The answer to OP's question is positive, because the representation of $U(1)$ has two different generators here in accordance with the sign of the charge.
In both cases (particle/antiparticle) the one-particle Hilbert space $\cal H_\pm$ is isomorphic to $L^2(\mathbb R^3, dp)$, but the generator of $U(1)$ is $Q^{(+)}=qI$ for the particle in $\cal H_+$ and $Q^{(-)}=-qI$ for the antiparticle in $\cal H_-$.
The two representations are unitarily inequivalent: There is no unitary operator $U : \cal H_+ \to \cal H_-$ such that $UA^{(+)}U^{-1}= A^{(-)}$ where $A^{(\pm)}$ is the generic self-adjoint generator of the relevant representation of $U(1) \times SO(1,3)^+$. When $A^{(\pm)}=Q^{(\pm)}$, evidently there is no such $U$ with $UQ^{(+)}U^{-1}=Q^{(-)}$.

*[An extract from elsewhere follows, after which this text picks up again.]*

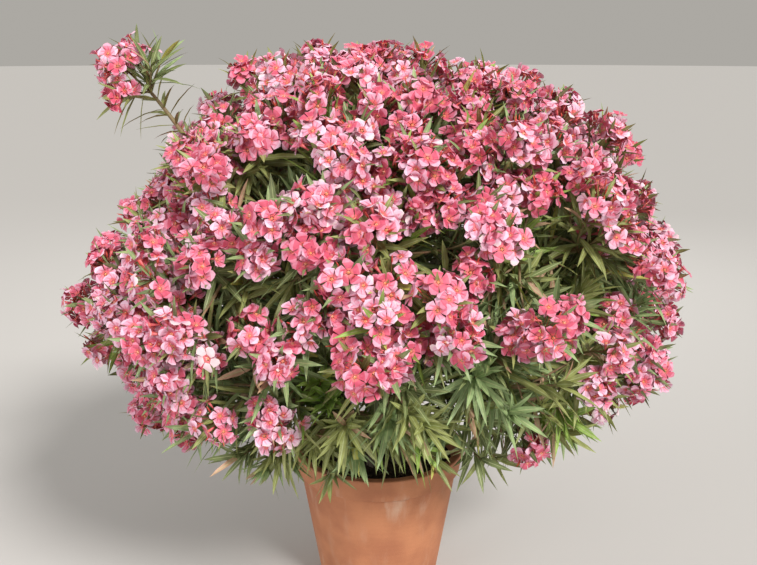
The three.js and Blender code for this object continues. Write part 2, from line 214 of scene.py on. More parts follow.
# %% Stems from the soil to their forks
GAP = 0.3 * MM
SOIL_HEIGHT = 362 * MM
STEM_COUNT = 6
STEM_ROOT_RADIUS, STEM_TIP_RADIUS = 19 * MM, 13.5 * MM
FOOT_OUT, FORK_OUT, FORK_HEIGHT = 62 * MM, 150 * MM, 630 * MM
STEM_BOW = 16 * MM

stem = np.arange(STEM_COUNT)
stem_out = polar((stem + vary(0.5, 0.33, stem, 1)) / STEM_COUNT * FULL_TURN, 0.0)
stem_foot = stem_out * vary(FOOT_OUT, 0.15, stem, 2)[:, None] + UP * (SOIL_HEIGHT + GAP)
fork_out, fork_height = vary(FORK_OUT, 0.1, stem, 3), vary(FORK_HEIGHT, 0.05, stem, 4)
stem_fork = stem_out * fork_out[:, None] + UP * fork_height[:, None]
stem_curves = quadratic(stem_foot, (stem_foot + stem_fork) / 2 - stem_out * STEM_BOW, stem_fork)
stem_girth = vary(STEM_ROOT_RADIUS, 0.1, stem, 5)
print(STEM_COUNT, "stems fork at", np.round(stem_fork[:, 2], 3), "m")

# %% Masses of shoots, on a golden spiral from the crown's top to its skirt
MASS_COUNT = 22
SPIRAL_START = math.radians(20)
TOP_SINE, SKIRT_SINE = 1.0, -0.62
BASE_SHARE, FORK_SHARE, HEAD_SHARE = 0.5, 0.63, 0.92
BOUGH_RADII = (9.5 * MM, 6.5 * MM)

mass = np.arange(MASS_COUNT)
mass_rise = np.arcsin(TOP_SINE + (SKIRT_SINE - TOP_SINE) * (mass + 0.5) / MASS_COUNT)
mass_way = polar(SPIRAL_START + mass * GOLDEN_ANGLE, mass_rise)
mass_base = crown_point(mass_way, np.full(MASS_COUNT, BASE_SHARE))
mass_fork = crown_point(mass_way, np.full(MASS_COUNT, FORK_SHARE))

# The stray shoot that arches out above the left shoulder
STRAY_STEM = 3
STRAY_BASE = np.array([-505, 30, 1255]) * MM
STRAY_FORK = np.array([-592, 30, 1375]) * MM
STRAY_HEADS = np.array([[-658, 20, 1440], [-618, 35, 1462], [-652, 5, 1364]]) * MM
STRAY_TUFTS = np.array([[-560, 35, 1450], [-575, -10, 1440]]) * MM
print(MASS_COUNT, "masses, whose leaves begin at", np.round(mass_base[:, 2].min(), 3), "m and above")

# %% Boughs from the forks to the masses
BOUGH_OFF_AXIS, BOUGH_BELOW_FORK = 0.75, 0.6
BOUGH_SPLAY, BOUGH_RISE, BOUGH_STRAIGHTENING = 0.22, 0.24, 0.3
LIMB_SAMPLES = np.linspace(0, 1, 24)


def nearest_stem(direction):
    """The number of the stem whose fork lies nearest in plan to each direction."""
    turn = np.arctan2(direction[:, 1], direction[:, 0])[:, None]
    away = turn - np.arctan2(stem_fork[:, 1], stem_fork[:, 0])
    return np.argmin(np.abs(np.arctan2(np.sin(away), np.cos(away))), axis=1)


def bough_curves(stems, ends, ways):
    """Each bough leaves the side of its stem's fork, rises with the stem, and bends to its end."""
    fork = stem_fork[stems]
    stem_way = bezier(stem_curves[stems], [1.0])[1][:, 0]
    across = ends - fork
    across = unit(across - stem_way * dot(across, stem_way))
    length = np.linalg.norm(ends - fork, axis=-1, keepdims=True)
    foot = fork + (across * BOUGH_OFF_AXIS - stem_way * BOUGH_BELOW_FORK) * STEM_TIP_RADIUS
    leaving = foot + (across * BOUGH_SPLAY + stem_way * BOUGH_RISE) * length
    return np.stack([foot, leaving, ends - ways * BOUGH_STRAIGHTENING * length, ends], axis=1)


bough_ends = np.vstack([mass_base, STRAY_BASE])
bough_ways = unit(np.vstack([mass_fork - mass_base, STRAY_FORK - STRAY_BASE]))
bough_stems = np.append(nearest_stem(mass_way), STRAY_STEM)
boughs = bough_curves(bough_stems, bough_ends, bough_ways)
limb_places = bezier(np.concatenate([stem_curves, boughs]), LIMB_SAMPLES)[0].reshape(-1, 3)
print(len(boughs), "boughs on stems", bough_stems)

# %% [markdown]
# ## Shoots
#
# Each mass forks into four shoots, as its solid does. The real plant goes on: the four fork
# again, and each last shoot ends in a head of flowers or a tuft of young leaves. The tips
# lie on a finer golden spiral, which spreads them evenly over the crown without rows. Each
# tip belongs to the mass whose direction is nearest, and grows from the nearest of the four.
# A few more tips have named places, where a head stands out on the near side.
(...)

There is another viewpoint corroborating my positive answer. (It would be interesting asking OP's professor about the true meaning of his/her remark). One may argue that the overall one-particle space is $\cal H_+ \oplus \cal H_-$. This is not correct, because the superselection rule of the electric charge takes place: no coherent superposition of states in $\cal H_+$ and $\cal H_-$ are physically permitted. The space of pure states is represented by the unit vectors of $\cal H_+ \cup \cal H_-$. There are only either particle states (in $\cal H_+$) or antiparticle states (in $\cal H_-$).